ERNI Movement emotions are not illnesses

To connect and make the voices of ERNI-minded professionals more audible

To connect and make the voices of ERNI-minded users of services more audible

To make the principles of ERNI more visible

To influence the development of services
The ERNI (Emotions aRe Not Illnesses) declaration is based on the idea that distress does not equate to disease, dysfunction, dysregulation, or chemical imbalance. Signatories believe that there needs to be a shift from illness and diagnosis ideas to personal narratives and understandings.
The ERNI Declaration seeks to collect Human Rights allies who wish to take a position on the way in which distress, including extreme distress, is routinely understood and responded to across the globe. These may be people who have used mental health services or who currently use mental health services along with Teachers, Social Workers, Psychologists, Mental Health Nurses, Community Workers and University Lecturers. The ERNI Declaration is a shared position statement that posits that EMOTIONS ARE NOT ILLNESSES. It states that ‘people experience a range of emotional distress including misery, a sense of failure, despair for the future, self-loathing, worry, loneliness, heart-break (and so on).
These things can and do result in great suffering, but they are not illnesses.

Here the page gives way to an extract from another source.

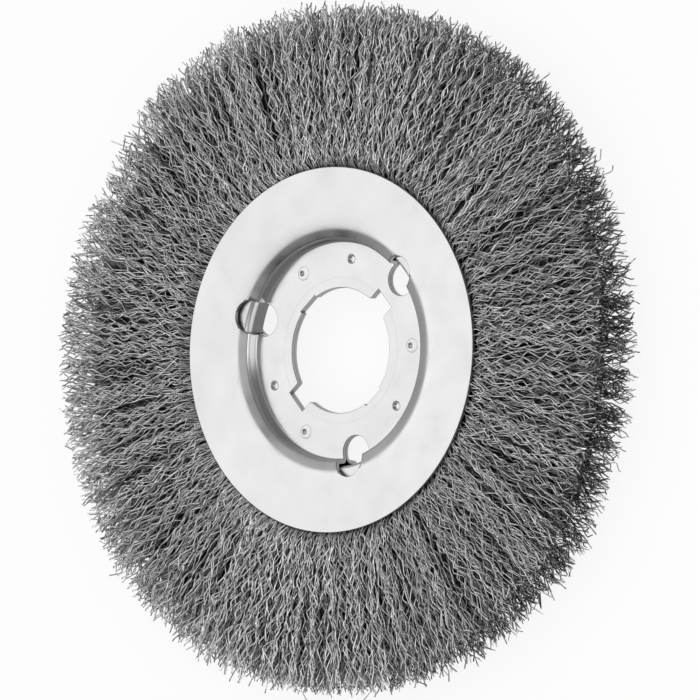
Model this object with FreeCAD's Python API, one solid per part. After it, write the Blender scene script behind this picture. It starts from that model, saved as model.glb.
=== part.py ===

This medicalisation of distress is largely responsible for the unacceptably ineffective mental health services we currently have.’ It makes a case ‘for a move away from the concepts of treatment and cure to those involving helping people understand the impact of psychological injury and the role of many different types of adversity.’
Whilst, as ERNI minded users of services and professionals, we do not understand distress as illness, and drugs as ‘treatment’, we recognise that many individuals have been prescribed psychoactive medications that are unsafe to withdraw from without medical support. The declaration does not endorse the withdrawal from prescribed psychoactive drugs without professional guidance and support. We hope that the declaration will encourage robust dialogue across people’s lives and the services they access.
We are aware that people experience emotional distress as a result of what has happened to them in their lives. We also recognise that known and diagnosable physical illness (e.g. infections, thyroid problems, vitamin deficiency) can also result in mind altering and distressing experiences and that treating the causal physical illness medically (e.g. with antibiotics, vitamin supplementation etc) can help to move away from distress. We do not believe that this makes the emotional response to the diagnosable organic illness a ‘mental illness’ but it is recognised, that in such situations, the experience is both emotional and has a measurable organic origin.